**Dataset records:**
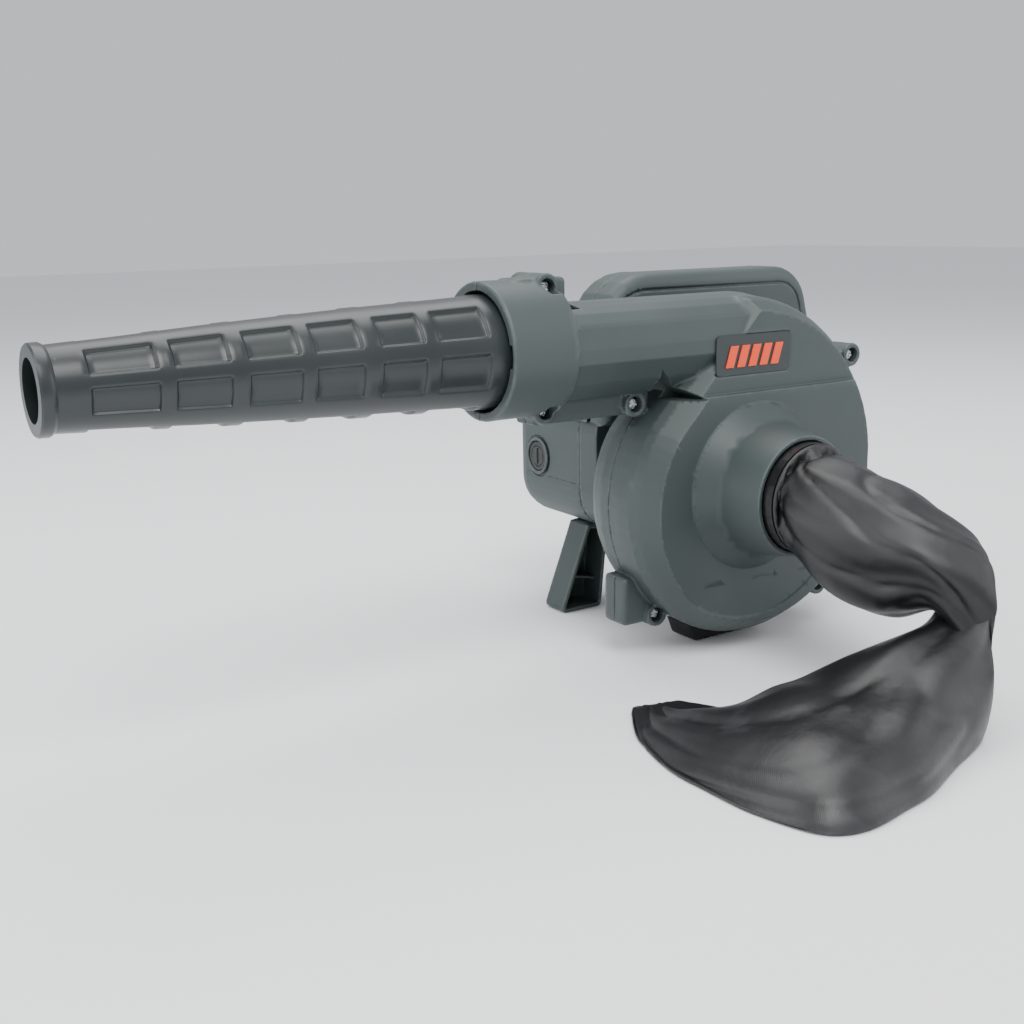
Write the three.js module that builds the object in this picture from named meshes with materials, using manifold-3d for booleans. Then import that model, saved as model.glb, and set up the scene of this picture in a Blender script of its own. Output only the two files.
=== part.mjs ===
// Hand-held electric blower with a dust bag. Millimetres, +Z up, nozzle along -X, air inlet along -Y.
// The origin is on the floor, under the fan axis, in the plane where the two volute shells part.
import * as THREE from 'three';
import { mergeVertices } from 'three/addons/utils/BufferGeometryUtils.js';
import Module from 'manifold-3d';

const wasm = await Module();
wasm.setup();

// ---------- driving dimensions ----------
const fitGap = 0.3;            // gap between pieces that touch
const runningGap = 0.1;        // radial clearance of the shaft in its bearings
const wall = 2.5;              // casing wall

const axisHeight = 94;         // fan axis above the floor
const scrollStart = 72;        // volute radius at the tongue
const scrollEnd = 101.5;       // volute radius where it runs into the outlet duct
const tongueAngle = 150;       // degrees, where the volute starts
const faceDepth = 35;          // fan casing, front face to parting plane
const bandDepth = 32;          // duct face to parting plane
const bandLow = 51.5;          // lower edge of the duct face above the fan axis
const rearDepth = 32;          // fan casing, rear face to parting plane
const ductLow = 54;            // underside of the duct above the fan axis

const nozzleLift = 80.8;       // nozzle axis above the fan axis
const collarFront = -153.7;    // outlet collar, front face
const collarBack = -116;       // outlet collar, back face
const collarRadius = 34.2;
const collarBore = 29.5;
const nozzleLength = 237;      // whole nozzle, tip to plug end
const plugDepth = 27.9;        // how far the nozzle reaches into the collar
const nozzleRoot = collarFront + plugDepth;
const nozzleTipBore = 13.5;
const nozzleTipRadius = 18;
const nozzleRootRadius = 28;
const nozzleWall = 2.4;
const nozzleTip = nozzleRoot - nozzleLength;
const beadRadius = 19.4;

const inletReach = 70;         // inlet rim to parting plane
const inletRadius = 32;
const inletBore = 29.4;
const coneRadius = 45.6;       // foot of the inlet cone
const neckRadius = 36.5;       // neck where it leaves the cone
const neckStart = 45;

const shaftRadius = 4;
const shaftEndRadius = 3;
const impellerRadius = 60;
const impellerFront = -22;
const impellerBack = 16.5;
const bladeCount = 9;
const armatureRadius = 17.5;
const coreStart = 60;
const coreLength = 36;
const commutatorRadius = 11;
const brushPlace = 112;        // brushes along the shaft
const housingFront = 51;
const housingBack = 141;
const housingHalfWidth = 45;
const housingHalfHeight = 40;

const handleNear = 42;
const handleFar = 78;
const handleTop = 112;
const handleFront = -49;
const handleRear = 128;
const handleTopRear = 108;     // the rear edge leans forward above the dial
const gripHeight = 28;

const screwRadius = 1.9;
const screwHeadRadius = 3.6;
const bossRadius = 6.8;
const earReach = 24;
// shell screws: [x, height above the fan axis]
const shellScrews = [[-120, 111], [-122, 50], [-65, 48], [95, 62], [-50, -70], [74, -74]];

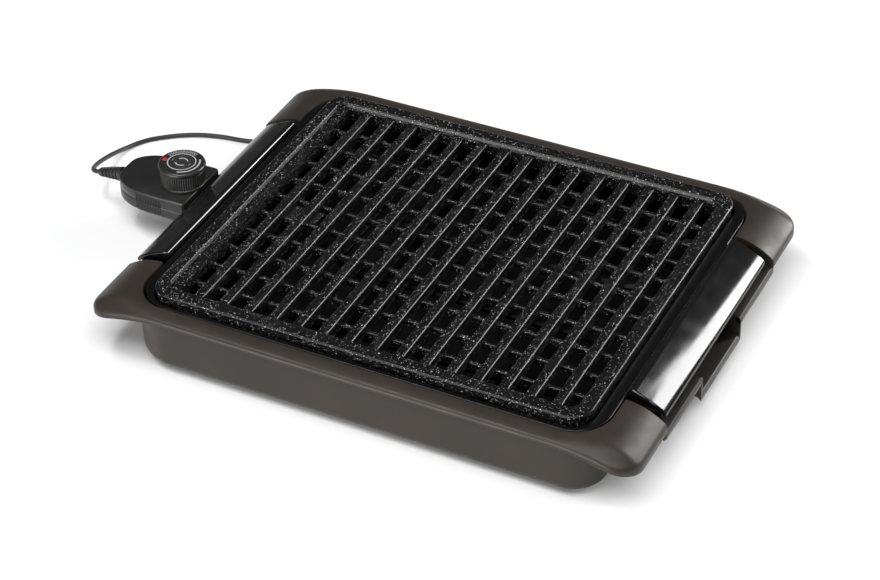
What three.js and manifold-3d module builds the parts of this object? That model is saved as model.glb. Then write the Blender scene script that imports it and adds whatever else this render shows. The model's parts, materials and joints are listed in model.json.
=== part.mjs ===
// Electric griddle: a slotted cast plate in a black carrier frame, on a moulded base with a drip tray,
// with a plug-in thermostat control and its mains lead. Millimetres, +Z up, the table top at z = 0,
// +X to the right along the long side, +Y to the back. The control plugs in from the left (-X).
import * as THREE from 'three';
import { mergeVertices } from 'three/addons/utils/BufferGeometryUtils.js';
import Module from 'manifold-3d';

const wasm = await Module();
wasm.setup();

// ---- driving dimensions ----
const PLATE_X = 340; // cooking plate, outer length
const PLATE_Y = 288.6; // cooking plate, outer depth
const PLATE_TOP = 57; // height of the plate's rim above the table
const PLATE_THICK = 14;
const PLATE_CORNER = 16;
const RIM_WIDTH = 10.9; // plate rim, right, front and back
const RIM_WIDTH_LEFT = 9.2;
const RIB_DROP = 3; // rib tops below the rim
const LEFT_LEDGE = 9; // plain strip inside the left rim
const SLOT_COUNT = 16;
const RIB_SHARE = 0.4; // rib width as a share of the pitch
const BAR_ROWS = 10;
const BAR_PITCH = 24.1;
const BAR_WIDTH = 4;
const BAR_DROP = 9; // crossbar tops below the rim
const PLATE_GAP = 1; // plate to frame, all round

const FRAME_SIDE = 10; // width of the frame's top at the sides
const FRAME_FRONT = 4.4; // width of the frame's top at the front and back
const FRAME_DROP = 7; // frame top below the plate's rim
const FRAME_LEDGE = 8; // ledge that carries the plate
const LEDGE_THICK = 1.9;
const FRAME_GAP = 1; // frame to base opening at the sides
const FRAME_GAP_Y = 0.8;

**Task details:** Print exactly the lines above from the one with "What three.js and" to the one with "const PLATE_GAP = 1;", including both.

**Result for this exercise:**
What three.js and manifold-3d module builds the parts of this object? That model is saved as model.glb. Then write the Blender scene script that imports it and adds whatever else this render shows. The model's parts, materials and joints are listed in model.json.
=== part.mjs ===
// Electric griddle: a slotted cast plate in a black carrier frame, on a moulded base with a drip tray,
// with a plug-in thermostat control and its mains lead. Millimetres, +Z up, the table top at z = 0,
// +X to the right along the long side, +Y to the back. The control plugs in from the left (-X).
import * as THREE from 'three';
import { mergeVertices } from 'three/addons/utils/BufferGeometryUtils.js';
import Module from 'manifold-3d';

const wasm = await Module();
wasm.setup();

// ---- driving dimensions ----
const PLATE_X = 340; // cooking plate, outer length
const PLATE_Y = 288.6; // cooking plate, outer depth
const PLATE_TOP = 57; // height of the plate's rim above the table
const PLATE_THICK = 14;
const PLATE_CORNER = 16;
const RIM_WIDTH = 10.9; // plate rim, right, front and back
const RIM_WIDTH_LEFT = 9.2;
const RIB_DROP = 3; // rib tops below the rim
const LEFT_LEDGE = 9; // plain strip inside the left rim
const SLOT_COUNT = 16;
const RIB_SHARE = 0.4; // rib width as a share of the pitch
const BAR_ROWS = 10;
const BAR_PITCH = 24.1;
const BAR_WIDTH = 4;
const BAR_DROP = 9; // crossbar tops below the rim
const PLATE_GAP = 1; // plate to frame, all round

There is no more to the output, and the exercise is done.